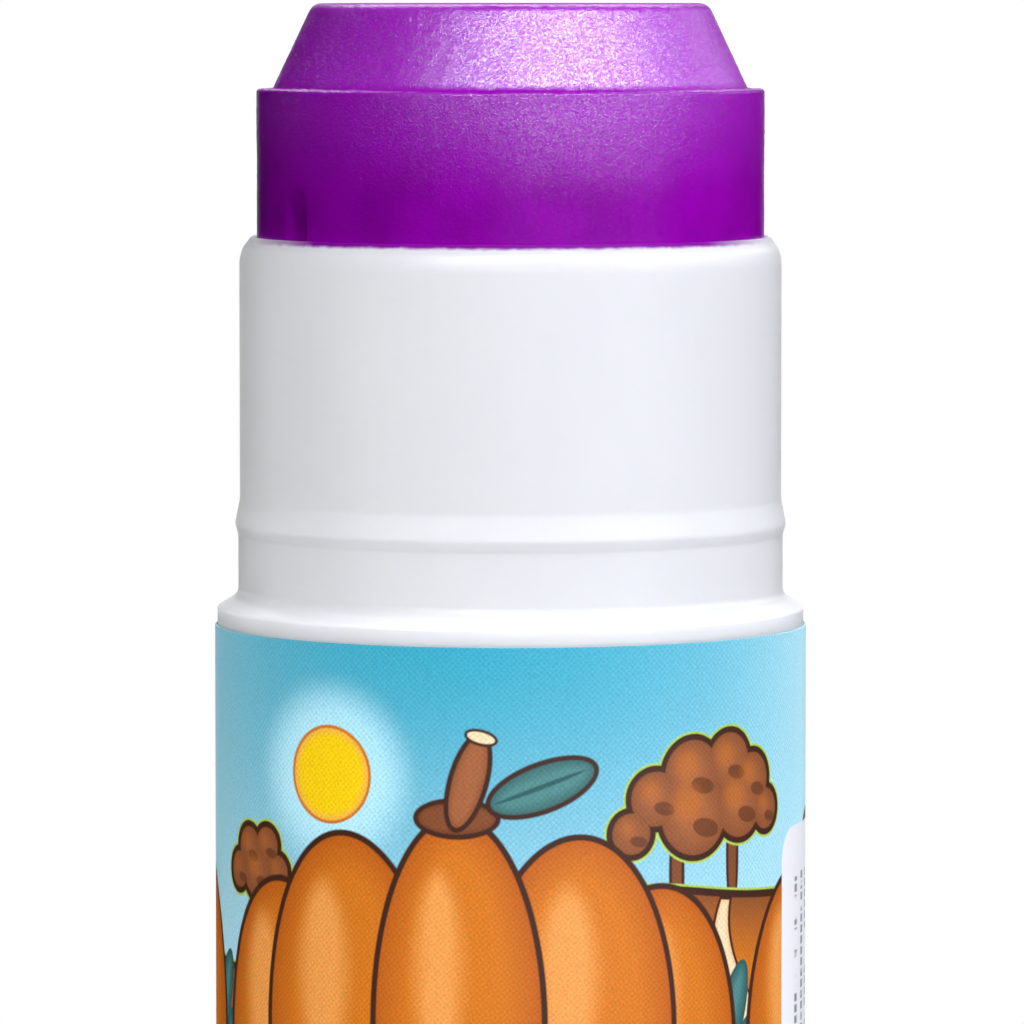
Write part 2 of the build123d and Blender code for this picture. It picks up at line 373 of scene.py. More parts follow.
# Leaves and lobes: a place, (half width, half height), and how far a leaf leans
bush_leaves = (
    ((-2.3, 57.0), (0.9, 2.4), -40),
    ((2.3, 56.9), (0.9, 2.3), 40),
    ((-1.3, 58.3), (0.9, 2.8), -20),
    ((1.3, 58.2), (0.9, 2.8), 20),
    ((0, 58.0), (0.9, 3.3), 0),
)
pumpkin_leaves = (((9.8, -4.0), (4.2, 2.2), 50), ((12.9, -4.8), (3.4, 1.8), 110))
pumpkin_lobes = (((8.0, -1.2), (3.9, 6.6)), ((4.7, -0.3), (4.1, 7.7)), ((0, 0), (3.5, 8.2)))
pumpkin_top = (
    ((0, 8.0), (1.7, 0.8), 0, stalk_foot_look),
    ((0.45, 9.4), (0.8, 2.0), 16, stalk_look),
    ((0.95, 11.1), (0.66, 0.32), 14, stalk_end_look),
    ((3.3, 9.2), (2.3, 1.0), -20, top_leaf_look),
    ((3.2, 9.2), (1.8, 0.09), -20, (dark_teal,)),
)

# Rows of pumpkins: a place along the film, how many go round it, their level and their size
pumpkin_rows = ((-2.4, 3, 58.4, 1.16), (-16.0, 4, 41.0, 0.72), (-3.0, 5, 27.0, 0.7))

# White panel with its lines of dashes
panel_place = (23.65, 42.2)
panel_halves = (8.35, 24.2)
panel_corner = 1.5
text_halves = (6.6, 22.0)
text_corner = 0.3
text_fade = 0.05
first_line = 18.5
line_pitch = 1.25
letter_pitch = 0.5
words_per_mm = 0.9
row_shift = 7.3
dash_share = (0.22, 0.16)
word_edge = (0.42, 0.47)
letter_edge = (-0.9, -0.4)
dash_ink = 0.85

# Surroundings: how bright the world is below and to the sides, what it adds above, and how dark it is in
# reflections, outside its white backdrop. Heights and directions are parts of a unit vector.
world_dark = 0.05
world_up = 0.16
ceiling_heights = (0.1, 0.8)
gloss_dark = 0.005
backdrop_edge = (0.96, 0.995)

# Floor, in metres: its half size, and where it fades to white for the camera and for all other rays
floor_half = 3.0
floor_fade = (0.12, 0.34)
floor_fade_unseen = (0.03, 0.12)
floor_grey = (0.82, 0.82, 0.82, 1)

# Soft boxes: azimuth and elevation, then distance, width and height in metres, radiance and colour
key_colour = (0.96, 0.98, 1.09)
soft_boxes = {
    "key": (26, 44, 0.5, 1.3, 0.13, 10.1, key_colour),
    "front_panel": (34, 9, 0.5, 0.75, 0.2, 1.45, key_colour),
    "right_side": (118, 22, 0.5, 0.55, 0.1, 1.6, key_colour),
    "back": (180, 45, 0.6, 0.45, 0.3, 6.0, (1, 1, 1)),
}

# Beams of light on the barrel alone: sizes in metres, and the radiance from each azimuth
beam_distance = 0.2
beam_width = 0.4
beam_height = 0.085
beam_level = 0.05
beam_spread = 1.0
beams = {-135: 0.22, -80: 0.32, -25: 0.14, 25: 0.09, 130: 0.27}

# Camera
sensor_width = 36.0
focal_share = 7480.0 / 1024
camera_distance = 340.9
camera_level = 104.0
camera_aim_level = 80.3
camera_side = 0.068
nearest_seen = 10.0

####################

▶ _What to produce_: Repeat the lines above exactly.

▶ _Answer for this exercise_:
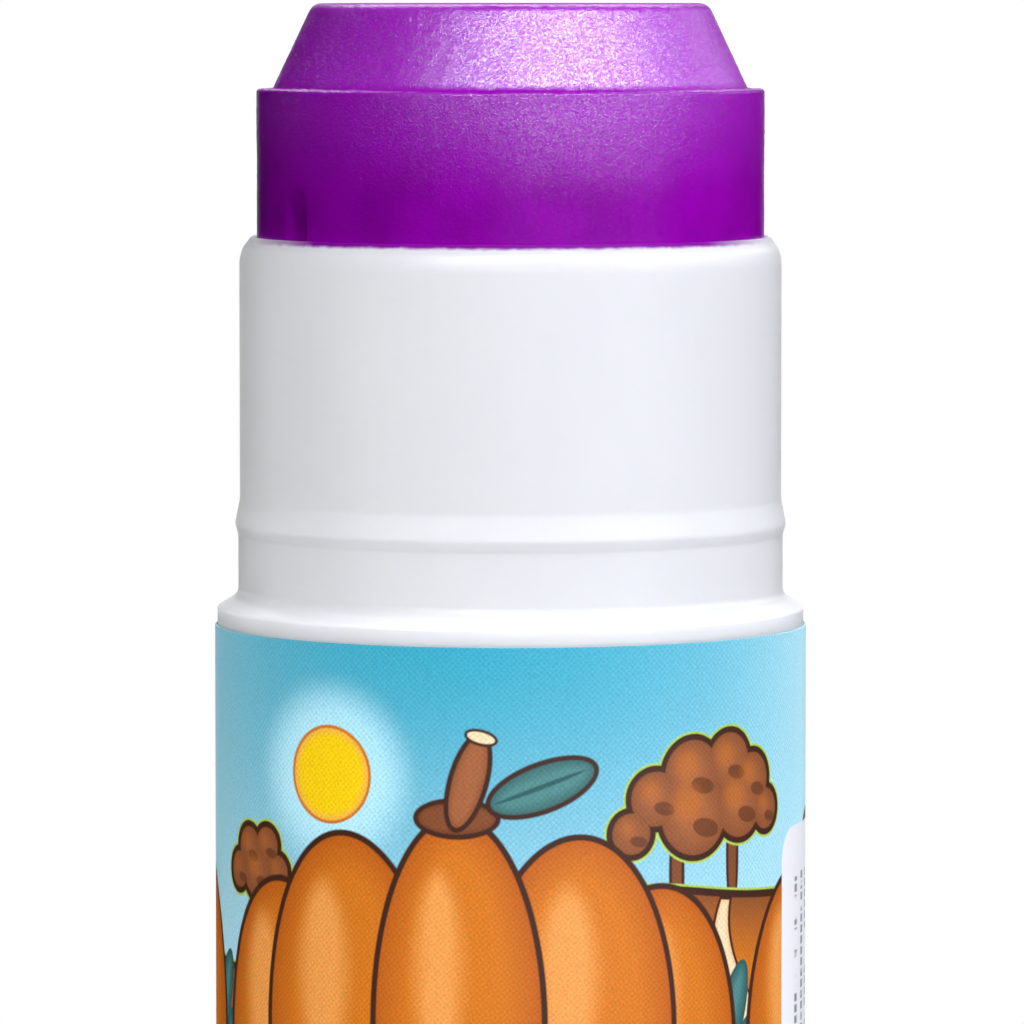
Write part 2 of the build123d and Blender code for this picture. It picks up at line 373 of scene.py. More parts follow.
# Leaves and lobes: a place, (half width, half height), and how far a leaf leans
bush_leaves = (
    ((-2.3, 57.0), (0.9, 2.4), -40),
    ((2.3, 56.9), (0.9, 2.3), 40),
    ((-1.3, 58.3), (0.9, 2.8), -20),
    ((1.3, 58.2), (0.9, 2.8), 20),
    ((0, 58.0), (0.9, 3.3), 0),
)
pumpkin_leaves = (((9.8, -4.0), (4.2, 2.2), 50), ((12.9, -4.8), (3.4, 1.8), 110))
pumpkin_lobes = (((8.0, -1.2), (3.9, 6.6)), ((4.7, -0.3), (4.1, 7.7)), ((0, 0), (3.5, 8.2)))
pumpkin_top = (
    ((0, 8.0), (1.7, 0.8), 0, stalk_foot_look),
    ((0.45, 9.4), (0.8, 2.0), 16, stalk_look),
    ((0.95, 11.1), (0.66, 0.32), 14, stalk_end_look),
    ((3.3, 9.2), (2.3, 1.0), -20, top_leaf_look),
    ((3.2, 9.2), (1.8, 0.09), -20, (dark_teal,)),
)

# Rows of pumpkins: a place along the film, how many go round it, their level and their size
pumpkin_rows = ((-2.4, 3, 58.4, 1.16), (-16.0, 4, 41.0, 0.72), (-3.0, 5, 27.0, 0.7))

# White panel with its lines of dashes
panel_place = (23.65, 42.2)
panel_halves = (8.35, 24.2)
panel_corner = 1.5
text_halves = (6.6, 22.0)
text_corner = 0.3
text_fade = 0.05
first_line = 18.5
line_pitch = 1.25
letter_pitch = 0.5
words_per_mm = 0.9
row_shift = 7.3
dash_share = (0.22, 0.16)
word_edge = (0.42, 0.47)
letter_edge = (-0.9, -0.4)
dash_ink = 0.85

# Surroundings: how bright the world is below and to the sides, what it adds above, and how dark it is in
# reflections, outside its white backdrop. Heights and directions are parts of a unit vector.
world_dark = 0.05
world_up = 0.16
ceiling_heights = (0.1, 0.8)
gloss_dark = 0.005
backdrop_edge = (0.96, 0.995)

# Floor, in metres: its half size, and where it fades to white for the camera and for all other rays
floor_half = 3.0
floor_fade = (0.12, 0.34)
floor_fade_unseen = (0.03, 0.12)
floor_grey = (0.82, 0.82, 0.82, 1)

# Soft boxes: azimuth and elevation, then distance, width and height in metres, radiance and colour
key_colour = (0.96, 0.98, 1.09)
soft_boxes = {
    "key": (26, 44, 0.5, 1.3, 0.13, 10.1, key_colour),
    "front_panel": (34, 9, 0.5, 0.75, 0.2, 1.45, key_colour),
    "right_side": (118, 22, 0.5, 0.55, 0.1, 1.6, key_colour),
    "back": (180, 45, 0.6, 0.45, 0.3, 6.0, (1, 1, 1)),
}

# Beams of light on the barrel alone: sizes in metres, and the radiance from each azimuth
beam_distance = 0.2
beam_width = 0.4
beam_height = 0.085
beam_level = 0.05
beam_spread = 1.0
beams = {-135: 0.22, -80: 0.32, -25: 0.14, 25: 0.09, 130: 0.27}

# Camera
sensor_width = 36.0
focal_share = 7480.0 / 1024
camera_distance = 340.9
camera_level = 104.0
camera_aim_level = 80.3
camera_side = 0.068
nearest_seen = 10.0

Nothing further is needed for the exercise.